In order to reduce the storage cost, we need to move the past audit logs from MongoDB to AWS S3. In addition, we want this to be fully automated, and I don't believe anyone wants to manually migrate data periodically.

So what's the best way to do this? Yes, through streaming.

We have three things to do.

Pass the events from the new audit log through MongoDB's CDC (and ignore the delete events).
The stream processor archives the stream events into AWS S3.
Use MongoDB's TTL index to automatically delete expired data when adding audit logs.

By the way, the MongoDB mentioned here is not a self-hosted database, but a managed platform through Atlas. However, the same approach still applies to self-hosted databases, just with a little more setup and implementation than the managed platform.

After knowing what to do, let's work out a solution.

Approach Details

Then, let's explain the whole solution in detail and provide some key points worth discussing.

The front services and databases are original to the architecture, only the back of the streaming chain is new. The entire chain ends with our destination, AWS S3.

The first thing to do is to turn on Atlas' built-in feature, EventBridge Triggers, and since it is a built-in feature, it only requires a few simple settings following the official documentation. There are a few key points to note here, first we only need to send INSERT events, and we need to turn on the option to send full documents so that we can save the complete audit data.

Next, we need to add a new rule to EventBridge's third-party rules: all incoming events are sent to Kinesis, so that the source of the stream is established.

In order to fully automate S3 archiving and save transmission costs as much as possible, we add Kinesis Firehose as the stream aggregator in the middle of Kinesis and S3. Through Firehose, we can aggregate a stream of events into a batch, and write to S3 in a batch process to save S3's transmission cost.

In this way, a fully automatic archiving is accomplished. All audit logs written to MongoDB will be archived into AWS S3 through streams.

Let's discuss a few topics.

Why not just let the service write S3 directly?

There are two reasons.

The first is that we can achieve the purpose without changing the original application by such modification.

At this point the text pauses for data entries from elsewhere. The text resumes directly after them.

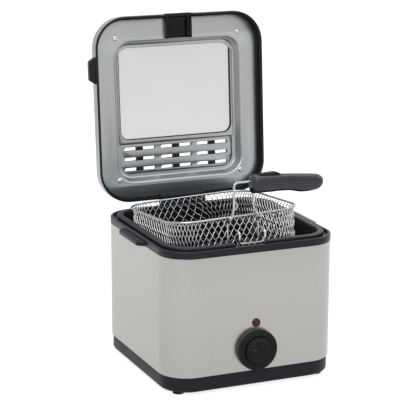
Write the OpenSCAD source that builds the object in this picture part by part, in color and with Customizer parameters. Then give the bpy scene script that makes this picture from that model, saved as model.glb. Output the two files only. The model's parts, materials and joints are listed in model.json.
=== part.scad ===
// Compact deep fryer: steel housing, fixed frying pot, window lid and a hanging wire basket
// with a folding handle. Millimetres, +Z up, front towards -Y. It stands as it drains: the lid
// is open against its stop and the basket hangs in the pot's front notch with its handle up.

/* [Housing] */
// Width of the steel housing, left to right
body_w = 208; // [196:1:236]
// Depth of the steel housing, front to back
body_d = 208; // [196:1:236]
// Corner radius of the housing seen from above
body_r = 34; // [28:1:42]
// Height of the steel wall
steel_h = 136.5; // [128:0.5:160]
// Thickness of the steel sheet
steel_t = 1; // [0.6:0.1:1.5]

/* [Base] */
// Height of a rubber foot
foot_h = 3.5; // [3.5:0.5:7]
// Radius of a rubber foot
foot_r = 6.5; // [5.5:0.5:8]
// Distance of a foot's axis from the side of the housing
foot_inset = 18.5; // [17:0.5:26]
// Visible height of the base tray
base_h = 18; // [14:0.5:24]
// Step from the steel wall in to the base tray
base_step = 1.5; // [1:0.5:4]

/* [Rim collar] */
// Height of the collar's outer wall above the steel
collar_h = 8; // [7:0.5:12]
// Width of the flat lip on top of the collar's wall
collar_lip = 3.4; // [2.5:0.1:5]
// Reach of a side grip beyond the housing
grip_reach = 8.5; // [6:0.5:14]
// Length of a side grip at its root
grip_len = 70; // [50:1:90]

/* [Pot] */
// Depth of the pot from its rim to its floor
pot_depth = 100.4; // [90:0.2:104]
// Thickness of the pot's wall and floor
pot_t = 1.8; // [1.2:0.1:2.5]
// Width of the raised ring around the pot's mouth
ring_w = 7.4; // [5:0.1:10]
// Distance from the housing's side to the ring
ring_inset = 6.4; // [5:0.1:9]
// Height of the ring above the collar
ring_up = 2.4; // [1:0.1:4]
// Width of the notch in the ring for the basket's handle
notch_w = 38; // [36:0.5:46]
// Sideways place of the notch's middle
notch_x = -4; // [-8:0.5:4]

/* [Lid] */
// Overhang of the lid in front of the housing
lid_front = 4.5; // [2:0.5:5]
// Overhang of the lid at each side of the housing
lid_side = 2.2; // [0.5:0.1:3]
// Distance of the hinge's near edge behind the housing
lid_back = 3; // [2:0.5:5]
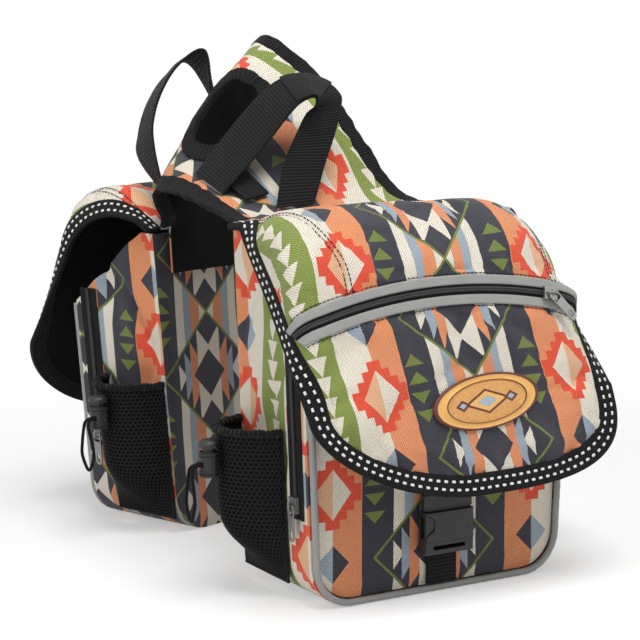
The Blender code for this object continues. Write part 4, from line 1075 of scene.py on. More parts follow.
@dataclass
class Flap:
    """The flap's surface, read by a = distance across and s = distance along its centre line.

    The high side is the one that hangs lower down the pouch's side at the back.
    """

    height: float
    shoulder_rise: float
    toe_drop: float
    high_side: int
    skirt_share: float
    opening: float
    upper_print: Pair
    lower_print: Pair
    print_lean: float = 0.17
    print_scale: float = 1.06
    print_tilt: float = 0.10
    seam_inset: float = 0.0026
    seam_rise: float = 0.0027
    shoulder_y: float = -0.0355
    shoulder_radius: float = 0.045
    toe_y: float = -0.0895
    lobe_drop: float = 0.1105
    back_half: float = 0.1145
    lobe_halves: Pair = (0.1206, 0.1300)
    widening: Pair = (0.4, 1.3)
    top_corners: Pair = (0.025, 0.074)
    front_corners: Pair = (0.014, 0.050)
    skirt_start: Pair = (0.030, 0.2525)
    skirt_ease: float = 0.004
    fan_focus: Pair = (0.045, 0.12)
    corner_spans: tuple[Pair, Pair] = ((0.3, 1.0), (0.6, 1.5))
    row_power: float = 1.25
    shelf_corner: float = 0.030
    shelf_drop: float = 0.008
    shelf_half: float = 0.014
    edge_thick: float = 0.0024
    pad: float = 0.0030
    pad_start: float = 0.014
    pad_full: float = 0.030
    lobe_powers: Pair = (1.7, 3.2)
    zip_crest_drop: float = 0.0385
    zip_bow: float = 0.400
    zip_lift: float = 0.0005
    badge_drop: float = 0.112
    tape_width: float = 0.0150
    tape_thick: float = 0.0040
    tuck: float = 0.0020

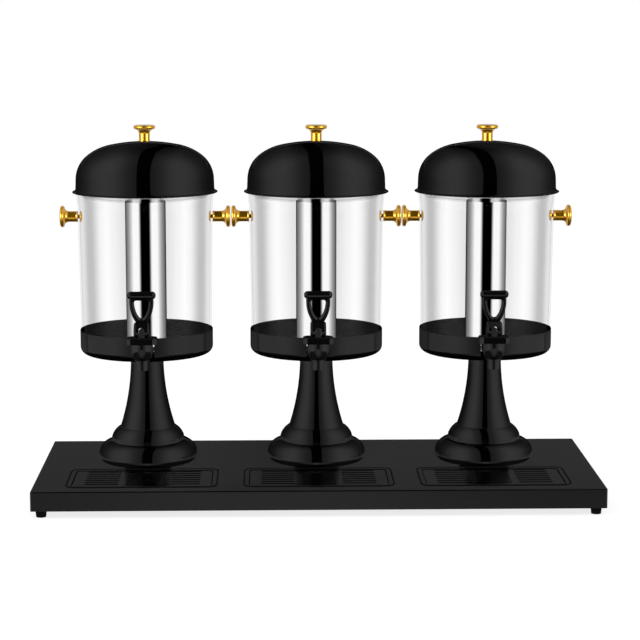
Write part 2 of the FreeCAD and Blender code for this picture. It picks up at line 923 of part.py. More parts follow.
def side_knobs(name, step):
    """The two knobs on the container's sides, each with a domed head inside the wall."""
    body = new_body(name, unit_spot(step, up=dim.side_knob_up))
    head_out = dim.side_knob_base - dim.container_wall - dim.knob_head_gap
    head_in = head_out - dim.knob_head_thick
    sides = {"flare": "left", "cap": "right"}
    corners = [
        (head_in, 0), (head_in, dim.knob_head / 2, "right", dim.knob_head / 2),
        (head_out - dim.knob_head_edge, dim.knob_head), (head_out, dim.knob_head),
        (head_out, dim.knob_stud), (dim.side_knob_base, dim.knob_stud),
    ]
    length = dim.side_knob_reach - dim.side_knob_base
    for along, radius, *bend in knob_corners(dim.side_knob_base, length):
        corners.append((along, radius, sides[bend[0]], bend[1]) if bend else (along, radius))
    corners.append((dim.side_knob_reach, 0))
    right = revolve(body, draw_outline(new_sketch(body, "XZ_Plane"), corners), axis="H_Axis")
    mirror(body, right, "YZ_Plane")


# The tap. Its own axis is vertical and stands in front of the cup.

def tap_body(name, step):
    """Barrel with a spout, a valve chamber with its seat, and a shank through the container's wall."""
    body = new_body(name, unit_spot(step, dim.tap_out))
    shape = draw_outline(new_sketch(body, "XZ_Plane"), [
        (0, dim.spout_low),
        (dim.spout_radius, dim.spout_low),
        (dim.spout_radius, dim.barrel_low),
        (dim.barrel_low_radius, dim.barrel_low),
        (dim.barrel_low_radius, dim.barrel_low + dim.barrel_low_edge, "left", dim.barrel_bulge),
        (dim.barrel_radius, dim.barrel_bulge_top),
        (dim.barrel_radius, dim.barrel_top),
        (dim.barrel_neck, dim.barrel_top),
        (dim.barrel_neck, dim.bonnet_high - dim.bonnet_roof),
        (0, dim.bonnet_high - dim.bonnet_roof),
    ])
    revolve(body, shape)
    flange_back = dim.tap_out - dim.boss_front
    flange_front = flange_back - dim.shank_flange_thick
    neck = draw_circle(new_sketch(body, "XZ_Plane"), 0, dim.shank_up, dim.shank_neck)
    pad(body, neck, flange_back, reverse=True)
    flange = draw_circle(new_sketch(body, "XZ_Plane", -flange_front), 0, dim.shank_up, dim.shank_flange)
    pad(body, flange, dim.shank_flange_thick, reverse=True)
    shank = draw_circle(new_sketch(body, "XZ_Plane"), 0, dim.shank_up, dim.shank_radius)
    pad(body, shank, dim.tap_out - dim.shank_inner_end, reverse=True)
    bore = draw_outline(new_sketch(body, "XZ_Plane"), [
        (0, dim.spout_low), (dim.spout_bore, dim.spout_low),
        (dim.spout_bore, dim.seat_up), (dim.chamber_radius, dim.seat_up),
        (dim.chamber_radius, dim.bonnet_high), (0, dim.bonnet_high),
    ])
    groove(body, bore)
    inlet = draw_circle(new_sketch(body, "XZ_Plane"), 0, dim.shank_up, dim.inlet_radius)
    pocket(body, inlet, dim.tap_out)


def tap_bonnet(name, step):
    """Cap with cut corners that closes the valve chamber and guides the stem."""
    body = new_body(name, unit_spot(step, dim.tap_out))
    across = dim.bonnet_width / 2
    along = dim.bonnet_depth / 2
    cut = dim.bonnet_cut
    plan = draw_outline(new_sketch(body, "XY_Plane", dim.bonnet_low), [
        (cut - across, -along), (across - cut, -along),
        (across, cut - along), (across, along - cut),
        (across - cut, along), (cut - across, along),
        (-across, along - cut), (-across, cut - along),
    ])
    height = dim.bonnet_high - dim.bonnet_low
    pad(body, plan, height)
    top = dim.bonnet_high.value
    soften(body, "Chamfer", dim.bonnet_bevel, lambda edge: lies_at(top, edge))
    inside = draw_circle(new_sketch(body, "XY_Plane", dim.bonnet_low), 0, 0, dim.barrel_neck + dim.bonnet_gap)
    pocket(body, inside, height - dim.bonnet_roof, reverse=True)
    guide = draw_circle(new_sketch(body, "XY_Plane", dim.bonnet_high), 0, 0, dim.stem_radius + dim.stem_gap)
    pocket(body, guide, 2 * dim.bonnet_roof)


def seal_top():
    return dim.seat_up + dim.container_gap + dim.seal_thick


def tap_stem(name, step):
    """Valve stem with a shoulder for the spring, a nub for the seal and a cross hole for the pin."""
    body = new_body(name, unit_spot(step, dim.tap_out))
    low = seal_top()
    nub = dim.stem_nub
    shoulder_top = low + dim.stem_shoulder_thick
    head = dim.pin_up + dim.stem_head
    shape = draw_outline(new_sketch(body, "XZ_Plane"), [
        (0, low - nub), (nub, low - nub), (nub, low),
        (dim.stem_shoulder, low), (dim.stem_shoulder, shoulder_top),
        (dim.stem_radius, shoulder_top),
        (dim.stem_radius, head - dim.stem_radius, "left", dim.stem_radius),
        (0, head),
    ])
    revolve(body, shape)
    cross = draw_circle(new_sketch(body, "YZ_Plane"), 0, dim.pin_up, dim.pin_radius)
    pocket(body, cross, 4 * dim.stem_radius, side="Symmetric")


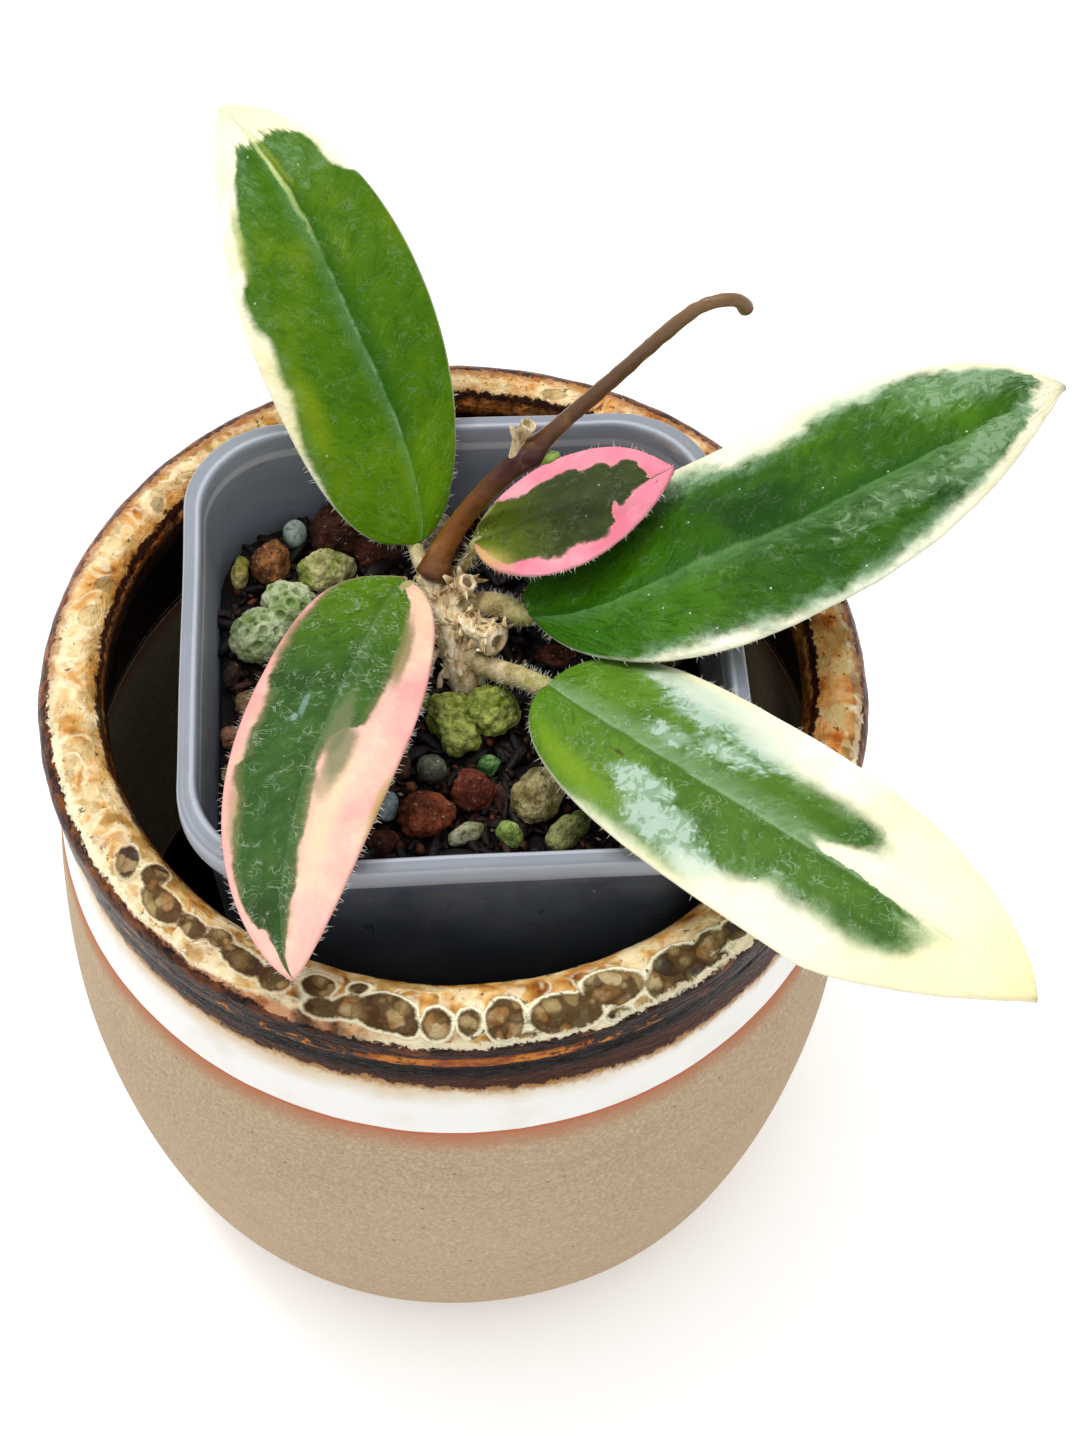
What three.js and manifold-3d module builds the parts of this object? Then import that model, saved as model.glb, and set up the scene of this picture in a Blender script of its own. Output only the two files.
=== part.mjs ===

The other reason is that audit logs usually require transactional consistency, and it is difficult to ensure that MongoDB and AWS S3 are consistent when the primary database is MongoDB. What if writing MongoDB succeeds, but writing S3 fails?

Why Kinesis and Firehose?

In fact, we can retain one of them, if we want to keep only one I propose to keep Firehose, because we can reduce transmission costs through batch processing.

But Kinesis has a benefit, if we later want to introduce event-driven architecture or streaming processing architecture, Kinesis can provide a very good extensibility.

Does MongoDB's TTL index affect database performance?

Yes, it does, but the impact is limited in this context. This is because we will only keep the data for a certain period of time, for example, three months.

Therefore, the amount of data is limited and the impact on the database is manageable.

Conclusion

Streaming can empower the scalability of the entire system design.

Whether it's through database CDC or events from microservices, it can effectively improve system availability and decouple business logic from data. That's why I've been sharing the streaming architecture for the last few weeks.

This time we experienced the convenience of streaming through the managed platform provided by AWS, a fully automated archiving system. Without the help of streaming, we would have to find a way to activate some scheduled mechanisms, such as a crontab, and get up once a day to check what audit logs needs to be moved, and to do large-scale data migration.

If we use such a batch design, we will immediately encounter a problem, lack of real time. When we do data migration through periodic tasks, there is a data lag, for example, one day. Any data analysis performed on S3 will not get immediate results, but rather a snapshot of some point in time in the past, which is the biggest problem with batching.

But we haven't actually introduced some of the famous streaming framework yet, so maybe we'll have a chance to do that in the future, but rather than actually operating streaming, I feel I'd share some more topics related to architecture and system design.